If an omelet arrives on your table at this cute and quirky family-owned Phoenix lunch spot, do not send it back. And, by all means, avoid any temptation to pick up a fork. That's your chile relleno, dude. How to enjoy it best? Simply lift and place the soft yellow mass, topped with splotches of melted cheddar cheese and bright red salsa, onto the accompanying platter-size tortilla, wrap it up burrito-style, and take a generous bite. The reward comes almost immediately: the rich flavor of roasted Hatch chile, along with egg and cheese, and the sting of the tomatoey salsa. It might be the best chile relleno breakfast burrito you've had — and probably the only one.

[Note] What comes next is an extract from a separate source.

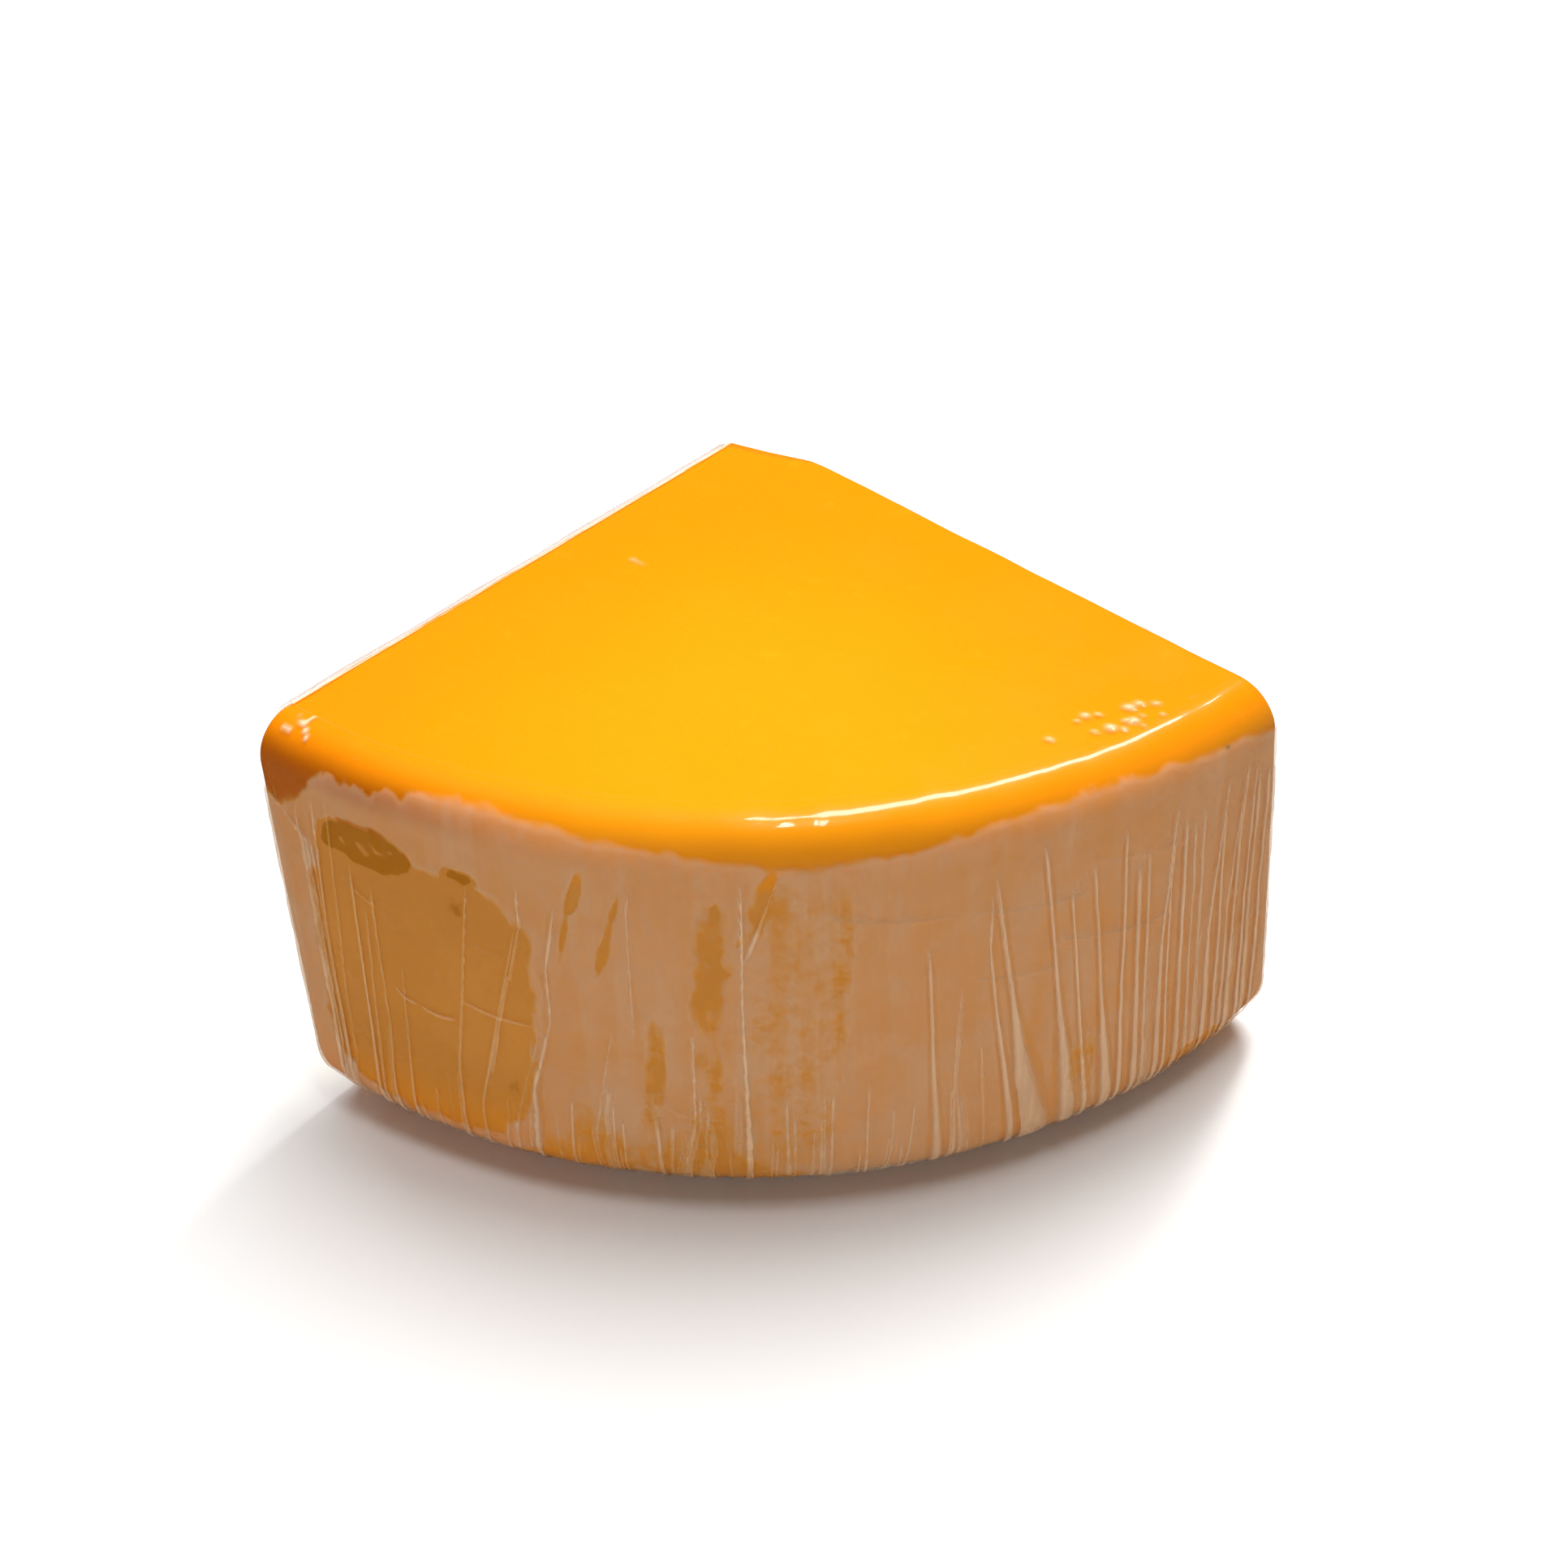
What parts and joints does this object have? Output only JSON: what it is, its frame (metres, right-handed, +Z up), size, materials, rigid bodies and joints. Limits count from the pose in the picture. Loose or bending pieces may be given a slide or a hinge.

Forget burritos and tacos — it's all about the pupusas. There are a few places in town that make these Salvadoran specialties, but time and time again, Restaurante Salvadoreño #3 serves the very best. A pillowy, soft outer tortilla sandwiches your choice of filling for just $2.15 apiece. For a unique taste from El Salvador, try the loroco pupusa, which features edible flowers that have a mild flavor similar to artichoke. The carne asada, pollo, and revueltas varieties are meaty and filling without being greasy. All the ingredients that Restaurante Salvadoreño #3 uses are high-quality and have rich, fresh flavor, making these pupusas good enough to eat for breakfast, lunch, and dinner — all on the same day.

Chris Malloy

At this no-frills eatery on 16th Street (part of a family-owned mini-chain) you can choose from around 20 varieties of the popular, monster-size Mexican sandwich, each for about five or six bucks. Stuffed with meat, thick slices of avocado, pickled jalapeños, lettuce, tomato, and mayo on soft, round telera bread, we like the milanesa de pollo (breaded chicken), Cubana (piled with ham, pork, and cheese), and the packs-a-punch cochinita featuring slow-cooked pulled pork simmered with achiote, orange juice, and spices. Delicious.